A second small point is still the upper floor, where we have to consider whether the left bathroom wall as well as the two walls of the dressing room should move a bit to the left, with the goal of enlarging the bathroom a bit. Otherwise, I find the upper floor great. Even partially somewhat too large in terms of the rooms.

The area has grown from 220m² to 225m² according to the architect. I am still looking for the reason why, with only 5m² more, the distance between couch and TV could suddenly reach 6.40 instead of 5.69 (and that even though I had mentioned that we were okay with the 5.69m; presumably the architect was already further ahead…). We'll have to see. In any case, we are very satisfied so far!
 

ypg

2017-06-24 01:03:17
  • #4
I think the kitchen looks better at the top of the plan. Since the pantry door still needs to be installed [emoji6], I would install it hidden within tall cabinets so that it looks uniform. I would leave out the odd rectangles on the right wall of the plan; they look tacky. The wardrobe fits the dimensions! And yes, I would give the bathroom more space. Specifically, I would highlight the bathtub more by integrating it into a platform. For that, I would give it a spot "without window contact," meaning shifting the wall about 20/30 cm to the left on the plan and then centering the bathtub. The kids’ bathroom could use a bit more daylight at the sink. If the living room were a bit smaller, I could see myself living in the house. Regards, Yvonne
 

R.Hotzenplotz

2017-06-24 01:35:10
  • #5


We decided on the other solution tonight. In the end, my wife, I, and—to my surprise—the architect all agreed.
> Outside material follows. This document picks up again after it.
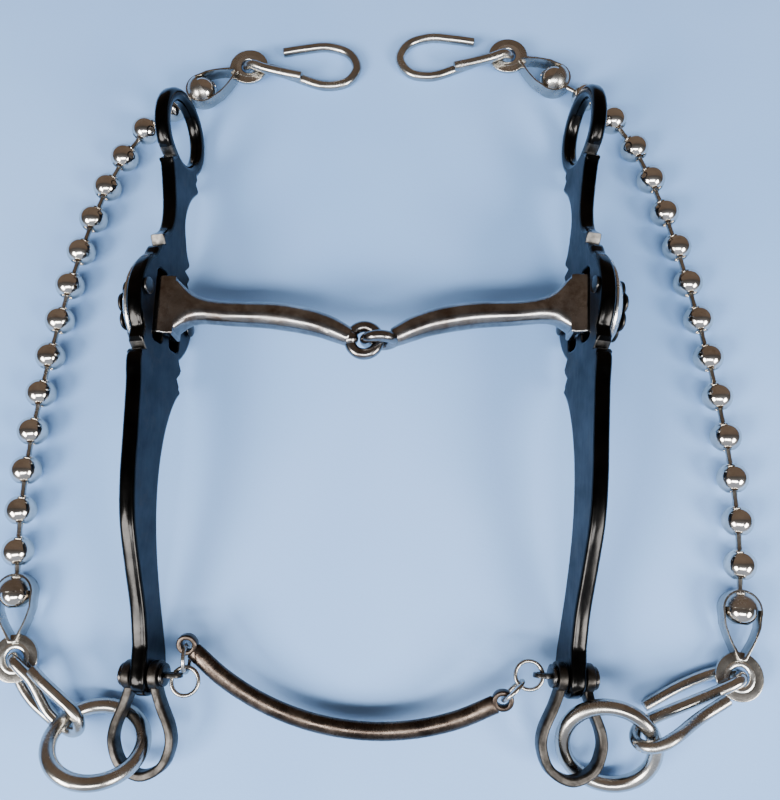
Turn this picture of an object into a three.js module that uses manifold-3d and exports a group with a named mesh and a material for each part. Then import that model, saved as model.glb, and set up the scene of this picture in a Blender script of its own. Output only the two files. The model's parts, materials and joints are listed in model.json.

Which rectangles do you mean?




Still, I think the upper wall of the wardrobe to the left of the bathroom is bothersome. Even though a mirror is drawn in there. The architect didn’t respond to my idea of placing the bathroom and the wardrobe directly next to each other along the lower house wall.




Do you have photos/links to such a bathtub solution? Sounds interesting.




Noted and understood. Honestly, I would have overlooked that myself!




It is already quite large. Especially since the architect has actually expanded the living area upward with the couch in good faith. We can possibly revert that.


I hope that this will be the last time I need to approach him with small open change requests and that we can then move forward with a final design into the detailed planning phase.

BTW; how does such a detailed planning process usually work and how do we prepare properly for it?
 

11ant

2017-06-24 02:00:23
  • #6
In any case, it does not proceed finally; small changes ("tektures") are not uncommon even after the approval planning. The process is that the architect derives execution and detail drawings from the last draft; typical changes include shifted doors (if the handle would otherwise hit the cupboard somewhere), two single sinks instead of a double washbasin, positions of the sliding door to the terrace / fixed element swapped with each other. Stairs are no longer rotated. Proper preparation means "discipline," to responsibly submit the last change requests. To quote Michael Schanze: "Plopp - yes plopp, that means stop - just one more hop, then that's it."